> **Brief**:
Look through the data below and extract, unchanged, the lines from the one that contains "Continue the FreeCAD" to the one that contains "gap: float = 0.0005", both included.

> **Task input**:
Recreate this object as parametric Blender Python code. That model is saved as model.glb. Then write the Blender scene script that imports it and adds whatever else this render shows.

--

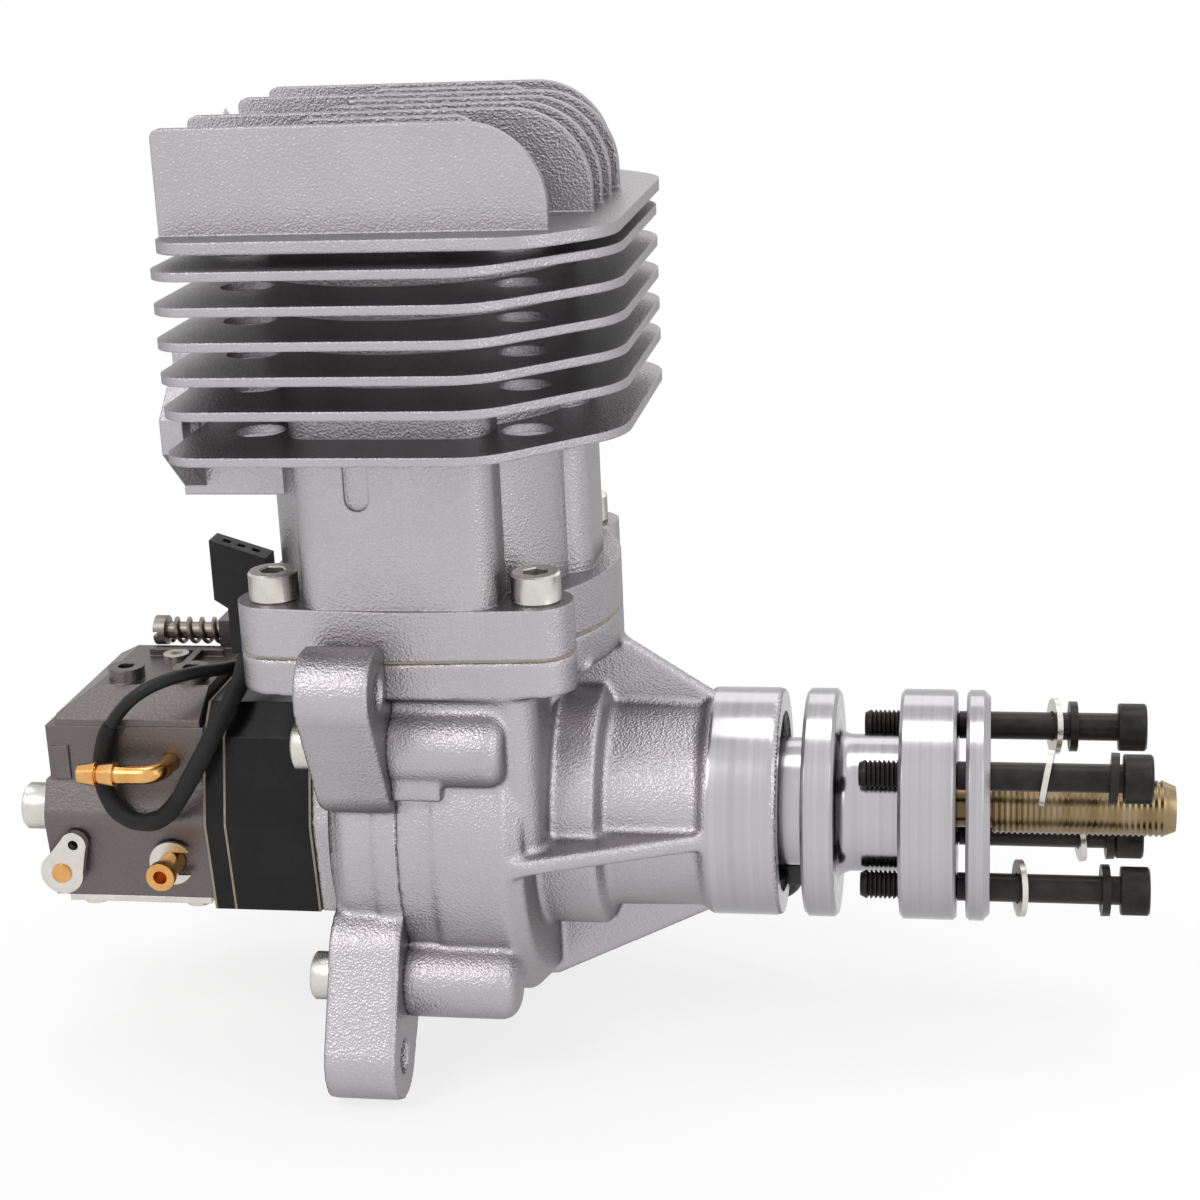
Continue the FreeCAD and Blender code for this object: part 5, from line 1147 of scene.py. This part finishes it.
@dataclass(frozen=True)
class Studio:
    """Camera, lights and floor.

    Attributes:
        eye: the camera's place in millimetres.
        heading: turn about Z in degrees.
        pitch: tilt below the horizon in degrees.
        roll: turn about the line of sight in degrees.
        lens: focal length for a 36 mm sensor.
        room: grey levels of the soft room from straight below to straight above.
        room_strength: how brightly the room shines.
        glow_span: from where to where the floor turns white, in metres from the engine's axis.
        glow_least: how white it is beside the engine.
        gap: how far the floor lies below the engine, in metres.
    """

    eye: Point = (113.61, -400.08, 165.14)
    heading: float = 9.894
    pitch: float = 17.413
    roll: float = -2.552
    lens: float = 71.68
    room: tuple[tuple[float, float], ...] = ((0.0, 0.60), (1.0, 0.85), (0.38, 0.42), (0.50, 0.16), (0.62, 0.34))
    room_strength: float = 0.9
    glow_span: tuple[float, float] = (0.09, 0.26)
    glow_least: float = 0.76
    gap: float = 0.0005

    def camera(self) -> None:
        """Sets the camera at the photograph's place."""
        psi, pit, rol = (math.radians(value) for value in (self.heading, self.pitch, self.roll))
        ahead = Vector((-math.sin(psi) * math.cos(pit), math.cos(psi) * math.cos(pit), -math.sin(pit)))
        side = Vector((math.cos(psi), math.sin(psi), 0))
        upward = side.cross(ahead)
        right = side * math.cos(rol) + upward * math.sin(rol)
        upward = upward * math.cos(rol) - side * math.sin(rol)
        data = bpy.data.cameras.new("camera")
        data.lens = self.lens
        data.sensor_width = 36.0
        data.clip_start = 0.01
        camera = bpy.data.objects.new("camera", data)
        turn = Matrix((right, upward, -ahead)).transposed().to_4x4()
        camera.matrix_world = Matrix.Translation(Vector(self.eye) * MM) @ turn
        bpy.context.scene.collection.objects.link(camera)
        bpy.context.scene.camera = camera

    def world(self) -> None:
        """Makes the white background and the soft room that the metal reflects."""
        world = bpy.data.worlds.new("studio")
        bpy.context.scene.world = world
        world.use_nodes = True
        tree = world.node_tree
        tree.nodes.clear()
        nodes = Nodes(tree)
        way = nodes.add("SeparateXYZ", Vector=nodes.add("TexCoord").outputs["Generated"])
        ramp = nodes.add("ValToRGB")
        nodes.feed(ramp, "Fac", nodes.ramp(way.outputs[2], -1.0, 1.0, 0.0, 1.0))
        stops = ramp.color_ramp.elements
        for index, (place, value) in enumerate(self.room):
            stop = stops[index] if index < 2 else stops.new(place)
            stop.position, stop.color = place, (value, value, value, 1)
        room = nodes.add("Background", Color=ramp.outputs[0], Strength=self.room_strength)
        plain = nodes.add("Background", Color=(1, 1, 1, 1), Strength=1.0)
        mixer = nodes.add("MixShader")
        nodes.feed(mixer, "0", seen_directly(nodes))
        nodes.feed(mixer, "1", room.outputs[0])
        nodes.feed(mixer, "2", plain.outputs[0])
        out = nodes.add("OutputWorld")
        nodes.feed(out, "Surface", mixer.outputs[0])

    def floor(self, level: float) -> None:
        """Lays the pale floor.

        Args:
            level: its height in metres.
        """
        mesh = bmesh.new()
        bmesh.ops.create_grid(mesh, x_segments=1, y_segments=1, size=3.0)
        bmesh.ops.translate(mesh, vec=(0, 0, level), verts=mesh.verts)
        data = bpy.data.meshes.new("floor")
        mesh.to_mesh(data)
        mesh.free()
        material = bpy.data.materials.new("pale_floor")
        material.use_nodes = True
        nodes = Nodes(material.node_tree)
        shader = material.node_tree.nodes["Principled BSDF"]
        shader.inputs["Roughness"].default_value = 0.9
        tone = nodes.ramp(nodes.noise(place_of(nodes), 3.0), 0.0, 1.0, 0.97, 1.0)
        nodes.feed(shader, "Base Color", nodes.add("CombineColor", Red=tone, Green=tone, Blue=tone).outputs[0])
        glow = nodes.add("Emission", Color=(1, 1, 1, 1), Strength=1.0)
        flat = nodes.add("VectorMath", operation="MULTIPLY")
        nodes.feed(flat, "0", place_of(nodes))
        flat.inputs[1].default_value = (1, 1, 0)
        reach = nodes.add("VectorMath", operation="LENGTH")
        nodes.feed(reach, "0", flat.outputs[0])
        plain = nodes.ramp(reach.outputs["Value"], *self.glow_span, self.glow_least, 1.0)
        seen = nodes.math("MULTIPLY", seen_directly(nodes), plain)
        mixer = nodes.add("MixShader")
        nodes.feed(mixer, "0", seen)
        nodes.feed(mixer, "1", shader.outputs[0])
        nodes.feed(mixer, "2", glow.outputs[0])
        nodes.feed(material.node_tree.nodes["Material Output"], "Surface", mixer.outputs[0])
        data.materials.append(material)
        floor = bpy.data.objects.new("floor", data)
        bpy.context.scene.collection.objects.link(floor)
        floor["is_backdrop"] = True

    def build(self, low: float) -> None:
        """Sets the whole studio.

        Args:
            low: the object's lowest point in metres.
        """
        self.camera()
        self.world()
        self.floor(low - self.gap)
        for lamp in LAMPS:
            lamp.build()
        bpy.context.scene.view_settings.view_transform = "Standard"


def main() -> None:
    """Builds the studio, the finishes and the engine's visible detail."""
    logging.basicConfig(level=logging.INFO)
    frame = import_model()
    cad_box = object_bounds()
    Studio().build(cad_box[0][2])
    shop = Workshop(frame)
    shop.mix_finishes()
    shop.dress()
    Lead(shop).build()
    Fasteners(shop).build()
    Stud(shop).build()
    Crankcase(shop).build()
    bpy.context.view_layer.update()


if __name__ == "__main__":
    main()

> **Written solution**:
Continue the FreeCAD and Blender code for this object: part 5, from line 1147 of scene.py. This part finishes it.
@dataclass(frozen=True)
class Studio:
    """Camera, lights and floor.

    Attributes:
        eye: the camera's place in millimetres.
        heading: turn about Z in degrees.
        pitch: tilt below the horizon in degrees.
        roll: turn about the line of sight in degrees.
        lens: focal length for a 36 mm sensor.
        room: grey levels of the soft room from straight below to straight above.
        room_strength: how brightly the room shines.
        glow_span: from where to where the floor turns white, in metres from the engine's axis.
        glow_least: how white it is beside the engine.
        gap: how far the floor lies below the engine, in metres.
    """

    eye: Point = (113.61, -400.08, 165.14)
    heading: float = 9.894
    pitch: float = 17.413
    roll: float = -2.552
    lens: float = 71.68
    room: tuple[tuple[float, float], ...] = ((0.0, 0.60), (1.0, 0.85), (0.38, 0.42), (0.50, 0.16), (0.62, 0.34))
    room_strength: float = 0.9
    glow_span: tuple[float, float] = (0.09, 0.26)
    glow_least: float = 0.76
    gap: float = 0.0005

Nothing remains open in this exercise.